František Kupka, "Autre construction n°II", 1951-1952, Etats-Unis, New York, Solomon R. Guggenheim Museum, Bequest, Andrée Martinel, 1993
 (Adagp, Paris 2018 © Solomon R. Guggenheim Foundation / Art Resource, NY, Dist. Rmn-Grand Palais)

"Abstraire, c'est éliminer"

Subitement, à la fin des années 1920, Kupka peint une surprenante série de tableaux autour de la machine qui comprennent de nouveau des éléments figuratifs. Il ne les exposera jamais. "Il est lui-même assez perplexe, il se pose des questions sur la valeur de ces peintures. Mais il est important de les montrer, parce qu'il va en sortir un art complètement épuré et il va faire un grand retour vers la géométrie au début des années 1930", explique Pierre Brullé.
 
Kupka s'associe alors brièvement au groupe Abstraction-Création. Quelques plans ou quelques traits, dans une gamme de couleurs limitée, s'équilibrent dans le plan d'un tableau simplifié à l'extrême. "Peinture abstraite" se limite à trois traits noirs sur fond blanc. "Abstraire, c'est éliminer", pense-t-il.
 
Il va créer quasiment jusqu'à sa mort, en 1957, continuant à jouer avec les lignes, les couleurs, les plans, les arabesques et la construction de leur équilibre dans le tableau.

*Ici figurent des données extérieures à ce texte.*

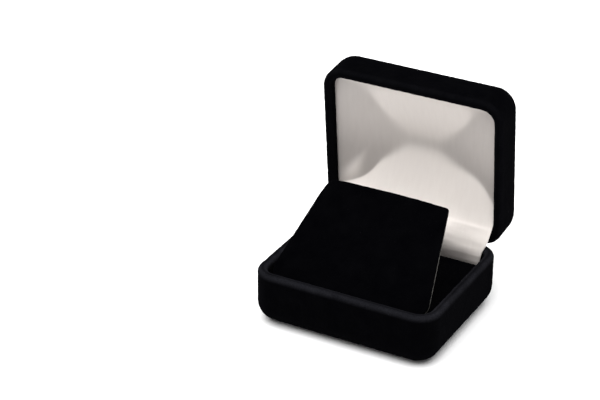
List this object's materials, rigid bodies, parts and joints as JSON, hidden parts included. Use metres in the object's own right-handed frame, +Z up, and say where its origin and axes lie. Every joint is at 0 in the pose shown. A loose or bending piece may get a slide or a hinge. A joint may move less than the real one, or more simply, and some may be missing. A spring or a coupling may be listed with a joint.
{
  "type": "jewellery presentation box",
  "caption": "Small velvet-covered jewellery box with a snap-hinged lid lined in white satin and a folding velvet display flap in the base.",
  "frame": {"origin": "centre of the flat underside the box stands on", "axes": "+X to the right seen from the front, +Y back to the hinge, +Z up; the lid is open and the flap leans back"},
  "size_m": [0.06, 0.0642, 0.0679],
  "materials": {
    "velvet": "black cotton-backed velvet, short dense pile",
    "lining_flock": "black flocked paper",
    "satin": "white polyester satin",
    "wadding": "white polyester wadding",
    "card": "grey pulp board",
    "shell_plastic": "moulded black polystyrene",
    "hinge_steel": "nickel-plated spring steel",
    "spring_steel": "blued flat spring steel",
    "rivet_brass": "plain brass"
  },
  "bodies": {
    "base": {"base_shell": "shell_plastic", "base_velvet": "velvet", "insert_tray": "card", "insert_velvet": "velvet", "hinge_base_leaf": "hinge_steel", "hinge_pin": "hinge_steel", "hinge_base_rivets": "rivet_brass", "hinge_spring": "spring_steel", "hinge_apron": "satin", "flap_fold_strip": "velvet"},
    "lid": {"lid_shell": "shell_plastic", "lid_velvet": "velvet", "lid_lining_board": "card", "lid_lining_frame": "card", "lid_wadding": "wadding", "lid_satin": "satin", "hinge_lid_leaf": "hinge_steel", "hinge_lid_rivets": "rivet_brass"},
    "flap": {"flap_board": "card", "flap_velvet": "velvet", "flap_back_lining": "lining_flock"}
  },
  "joints": [
    {"name": "lid_hinge", "type": "hinge", "parent": "base", "child": "lid", "pos_m": [0, 0.02425, 0.0178], "axis": [1, 0, 0], "range_deg": [0, 84], "deforming": ["hinge_spring", "hinge_apron"]},
    {"name": "flap_fold", "type": "hinge", "parent": "base", "child": "flap", "pos_m": [0, -0.0215, 0.0123], "axis": [1, 0, 0], "range_deg": [-36, 0], "deforming": ["flap_fold_strip"]}
  ],
  "couplings": [
    {"joint": "flap_fold", "follows": "lid_hinge", "ratio": -0.42857}
  ]
}
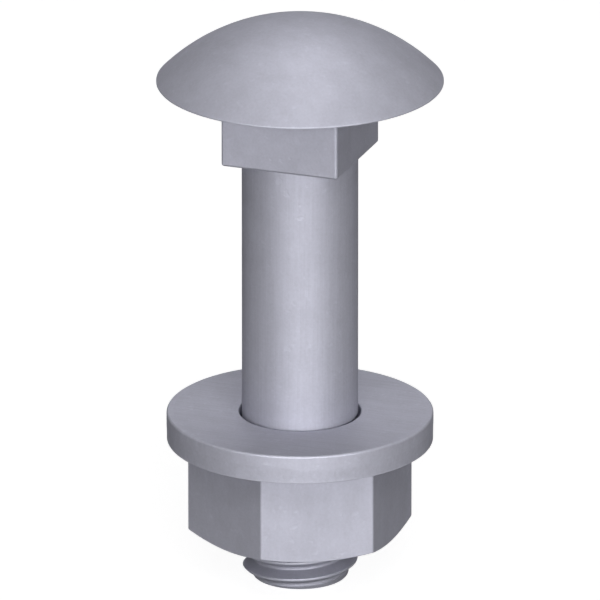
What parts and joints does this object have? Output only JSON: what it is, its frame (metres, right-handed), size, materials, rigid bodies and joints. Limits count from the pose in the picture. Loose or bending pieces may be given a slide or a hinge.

Des œuvres souvent retravaillées

Kupka se méfiait du marché de l'art et a peu vendu ses œuvres. Leur datation est d'ailleurs assez large car, comme il les conservait dans son atelier, il lui arrivait de les retravailler, parfois sur de longues périodes, dans le sens d'une simplification. Il a vécu d'abord de ses dessins pour la presse, puis de cours à des étudiants tchèques et grâce à un mécène tchèque, l'industriel Jindřich Waldes, rencontré à Prague en 1919.
 
"Kupka a produit assez peu, quand on rapporte le nombre d'œuvres à sa longévité : entre 350 et 400 peintures. L'exposition couvre la totalité de sa création, avec les œuvres les plus importantes. Il n'y a pas de lacunes", souligne Pierre Brullé. Une exposition à ne pas laisser passer donc. Après Paris, la rétrospective sera présentée au Palais Wallenstein de Prague à l'automne prochain et à l'Ateneum Art Museum d'Helsinki l'an prochain.